Gundam begins by encoding each pair of fixed-length K-mers as a pair of integers. These serve, along with gap length, as the index of a matrix with dimensions (k, k, i), where k = 4KMER_LEN and i = the maximum gap length. Two such matrices are computed, one from the "positive" dataset and the other from the "negative," and only dyads passing the Fisher's exact test for significance as used. Selected kmer pairs are encoded as a position-specific scoring matrix (using the rust-pssm library), with matching nucleotides initially set to 0.8 and non-matching to 0.05. Gap bases are naively assigned a weight of 0.25. For example, given two 4-base K-mers with sequence "ATGC," and a 3-base gap between them, the following PSSM would be created:
| init: | A | T | G | C | N | N | N | A | T | G | C |
|---|---|---|---|---|---|---|---|---|---|---|---|
| A | 0.8 | 0.05 | 0.05 | 0.05 | 0.25 | 0.25 | 0.25 | 0.8 | 0.05 | 0.05 | 0.05 |
| T | 0.05 | 0.8 | 0.05 | 0.05 | 0.25 | 0.25 | 0.25 | 0.05 | 0.8 | 0.05 | 0.05 |
| G | 0.05 | 0.05 | 0.8 | 0.05 | 0.25 | 0.25 | 0.25 | 0.05 | 0.05 | 0.8 | 0.05 |
| C | 0.05 | 0.05 | 0.05 | 0.8 | 0.25 | 0.25 | 0.25 | 0.05 | 0.05 | 0.05 | 0.8 |
Gundam, much like GADEM, uses an EM algorithm to refine the PSSMs initialized by K-mer pairs. After the PSSM is created, samples are chosen from the full set of positive and negative sequences, and a GA is used to improve PSSM weights. The darwin-rs library is used for GA refinement, with fitness for each PSSM calculated as:
fitness = sum(negative_scores) / sum(positive_scores)

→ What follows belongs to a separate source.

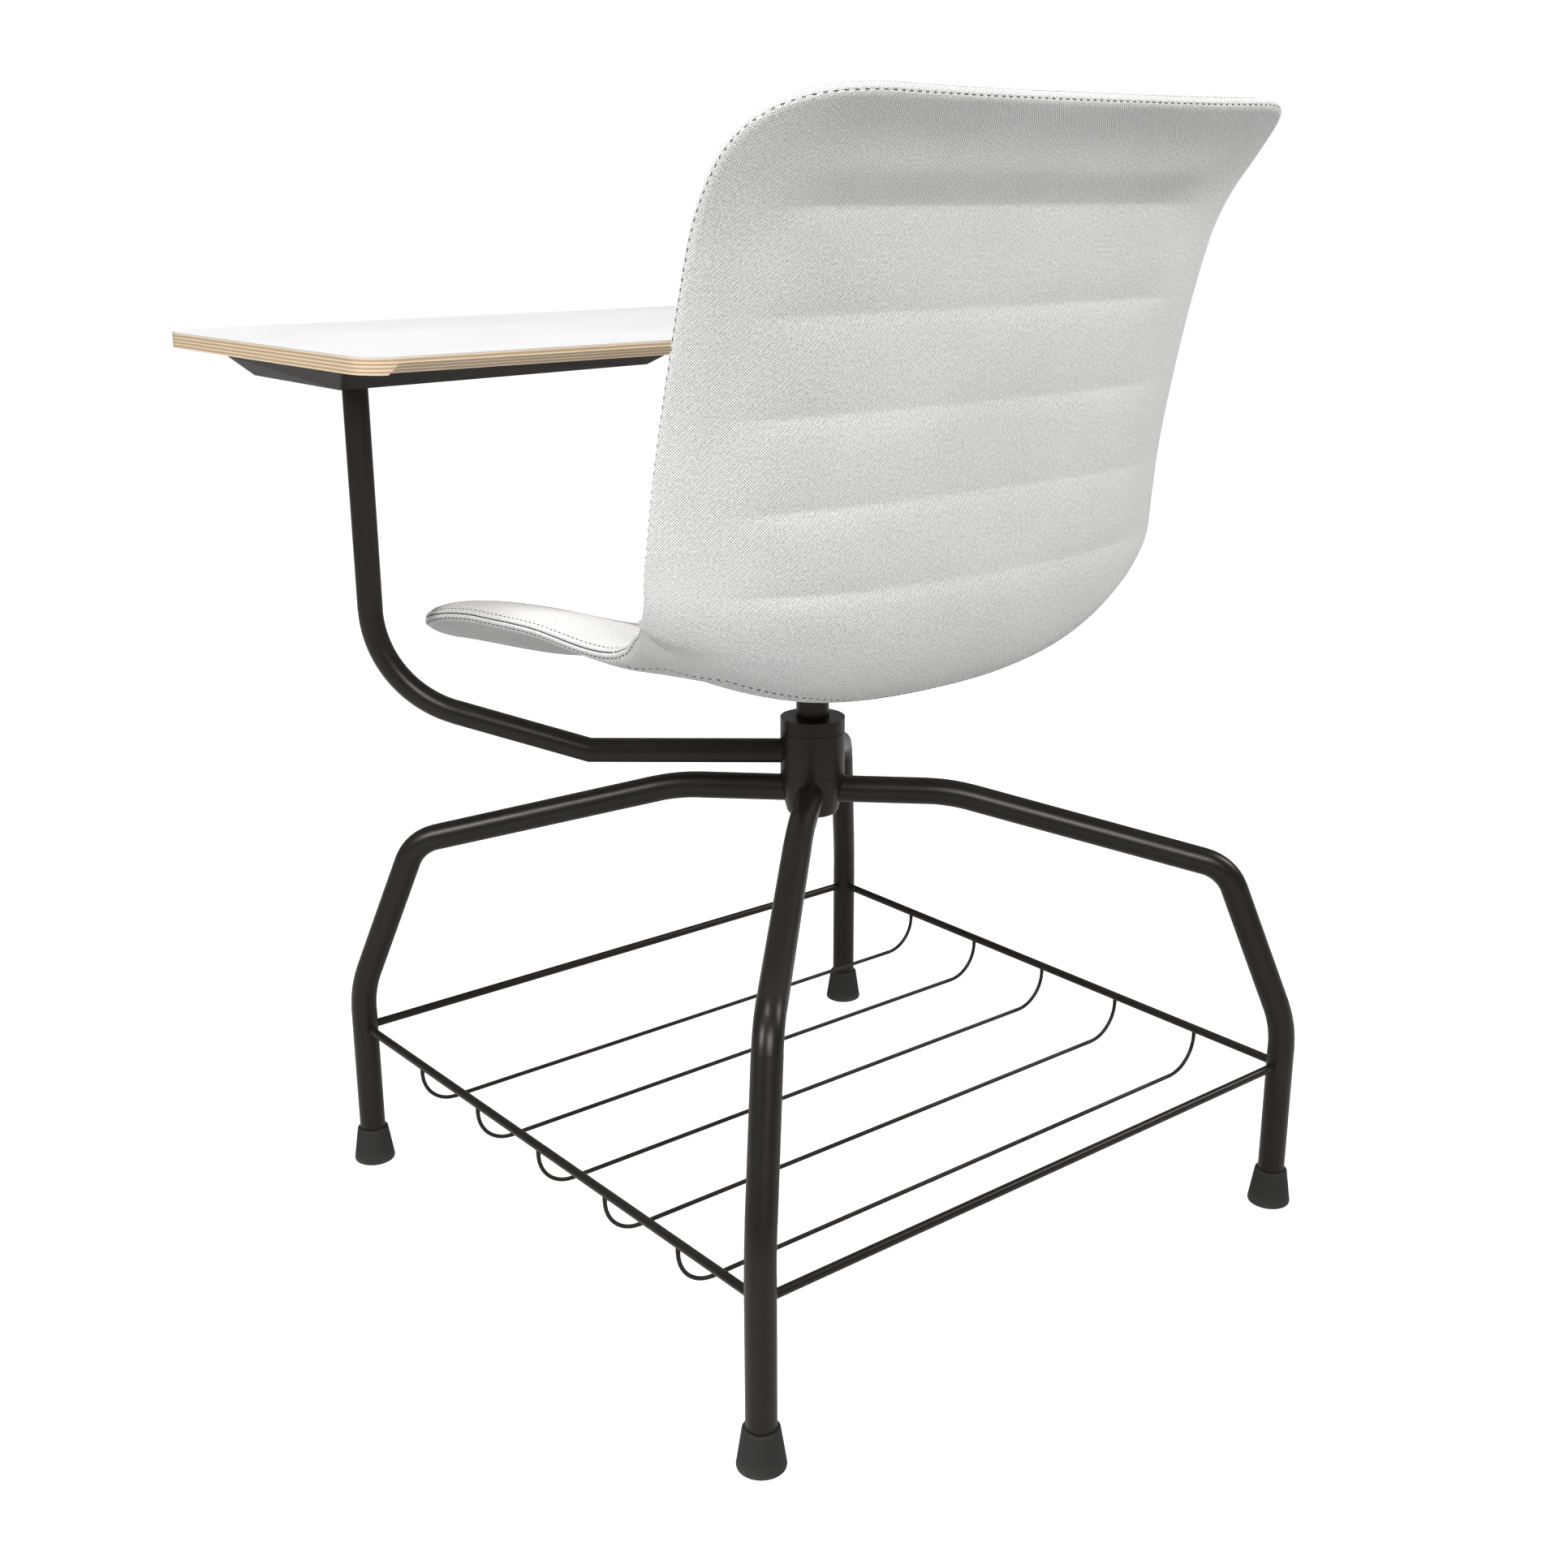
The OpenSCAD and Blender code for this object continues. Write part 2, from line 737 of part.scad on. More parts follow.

Note that darwin-rs attempts to minimize fitness scores, while PSSM matches are scored 0-1, with a perfect match scoring 1.
After a round of refinement, the best PSSM is used to score all "positive" and "negative" sequences, and all "positive" reads scoring >= 0.9 used for the next round of refinement, along with an equal number of top-scoring "negative" sequences. This cycle is currently repeated 3 times to yield the mature PSSM.
Currently, Gundam is divided into two separate executables in order to work around a memory leak in the Fisher's exact test library (which is really a Rust wrapper around C code extracted from the R interpreter). In order to generate a list of K-mer pairs, use the gundam_kmer command:
gundam_kmer pos.fa neg.fa > kmer_indices
This should generate a file full of comma-separated integers, which is then passed into the primary executable, gundam:
gundam kmer_indices pos.fa neg.fa
So many things ...
- output actual PSSMs instead of degenerate sequence representation
- longer gaps will likely require crossing-over in the GA, which isn't supported by
darwin-rs. I have a fix in the works.